В сущности, юмор – это решенный коан. Чтобы найти ответ на вопрос, его не имеющий, надо изменить того, кто спрашивает. Христос ставит его перед выбором, столь трудным и важным, что с новой высоты прежние вопросы кажутся недостойными размышления. Проблемы, – говорил Юнг, – не решают, над ними поднимаются.

Именно так, радикально сменив масштаб, поступил Христос. Удачно пошутив, Он спас блудницу от казни: Когда же продолжали спрашивать Его, Он, восклонившись, сказал им: кто из вас без греха, первый брось в нее камень.

* * *


Смешным я называю не все, что вызывает смех. В жизни мы смеемся всегда, а над книгой – в исключительных случаях, вроде того, когда Джей уронил в Темзу свою рубашку, а оказалось, что она принадлежит Джорджу. Я тоже люблю такое и знаю, как это трудно. Второй раз даже у Джерома не получилось. Но юмор больше и глубже: он – знак неожиданности, очевидной и убедительной, как молния. Со смешным ведь тоже не спорят. Смех – резюме, неопровержимая точка, сокращающая прения.

Бродский считал, что стихи ускоряют мысль, но юмор – те же стихи. Смешное тоже нельзя пересказать, только – процитировать. От юмора тоже ждут не аргументов, а истины. И смех – тоже не от мира сего. Он проскакивает в щель сознания и берет внезапностью. Всякая неожиданность нас либо пугает, либо смешит. Одно связано с другим – мы веселимся от облегчения, уже оттого, что перестали бояться.

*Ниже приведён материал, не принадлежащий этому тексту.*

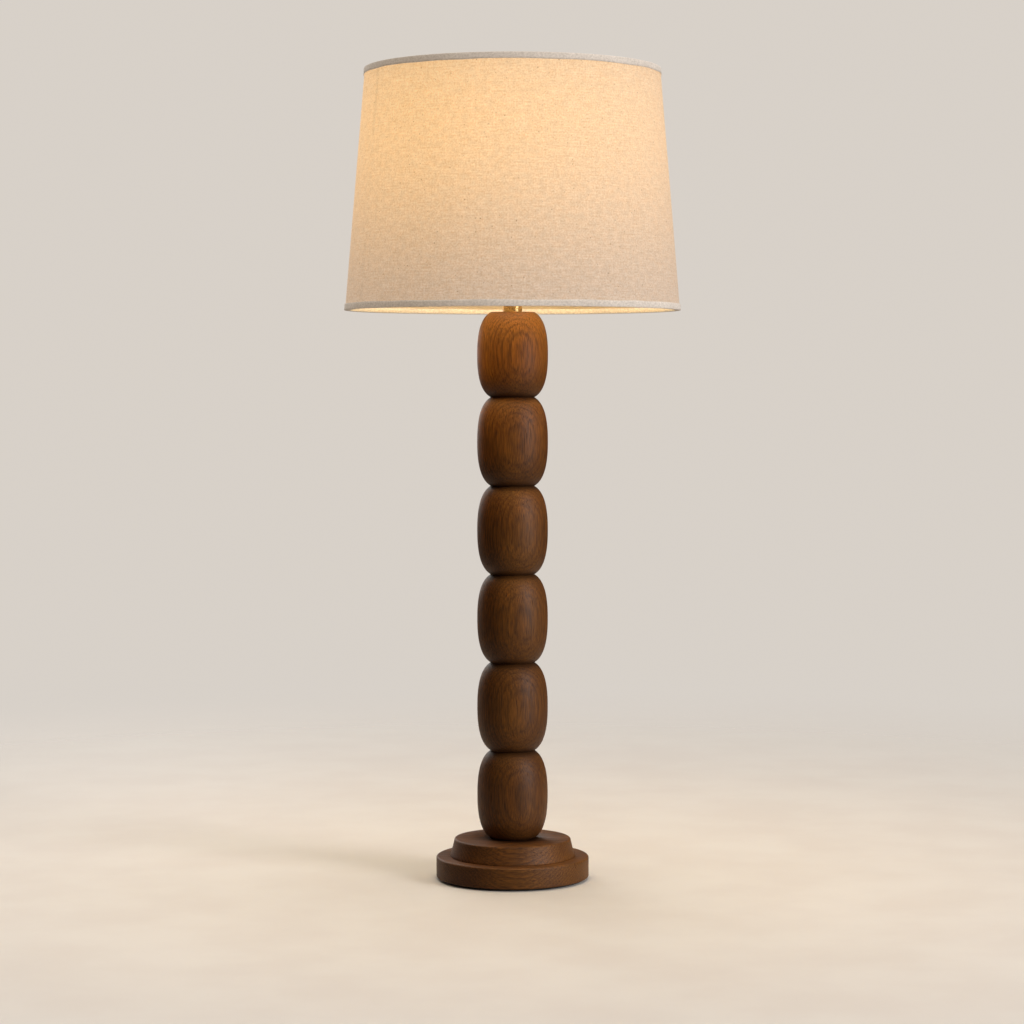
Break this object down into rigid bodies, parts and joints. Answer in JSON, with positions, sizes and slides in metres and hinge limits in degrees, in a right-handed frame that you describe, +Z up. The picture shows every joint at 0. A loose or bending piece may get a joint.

Однако любая книга, включая телефонную, где бывают фамилии вроде моей, кормится неожиданностями. Юмор делает их наглядными. Вот почему удачная шутка – неуместная. У юмора, собственно, и нет своего места, потому что он всегда вместо – вместо того, что нельзя сказать или даже крикнуть.

Не пороки и красота, не добродетель и зависть, а юмор умирает последним. Черный, как тень, он и следует за нами как тень – до конца. Когда студентом я писал свою первую работу, мне это еще не приходило в голову, но уже тогда моя брошюрка называлась “Черный юмор у протопопа Аввакума”: Присланы к нам гостинцы, – цитировал я “Житие”, – повесили на Мезени двух детей моих духовных. Много лет спустя, уже в Париже, выяснилось, что Синявский любил это место и часто вспоминал Аввакума в Мордовии.